Reputation: 99
Given an arbitrary path path
and some other path base
to a directory, how can I get a new relative path from base
to the same object in file system as path
?
For example (relpath #p"~/foo" #p"~/bar/")
must give me #p"../foo"
. There is such a function in Julia, for example, which is also called relpath
. Is there anything like that in Common Lisp (either in the standard or as a third-party library)?
Upvotes: 3
Views: 814
Reputation: 883
I know the question is related to common lisp but as a hint there is a solution within emacs lisp.
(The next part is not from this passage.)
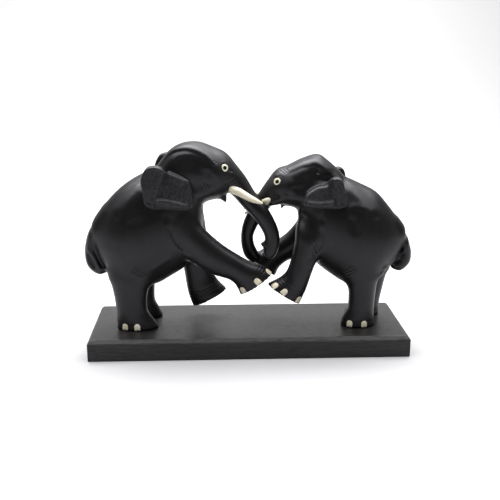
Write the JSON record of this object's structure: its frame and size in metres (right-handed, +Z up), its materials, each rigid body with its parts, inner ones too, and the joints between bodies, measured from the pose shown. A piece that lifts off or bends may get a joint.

The emacs lisp function to return the relative path is file-relative-name.
Upvotes: -1
Reputation: 38809
If both paths exists, you can normalize them to an absolute pathname by calling truename
; then, since pathname directories are lists, you can easily find the longest common path and build a relative pathname with as many :up
elements as necessary to go from the second pathname to the first:
(defun rp (p1 p2)
(loop
for d1 on (pathname-directory (truename p1))
for d2 on (pathname-directory (truename p2))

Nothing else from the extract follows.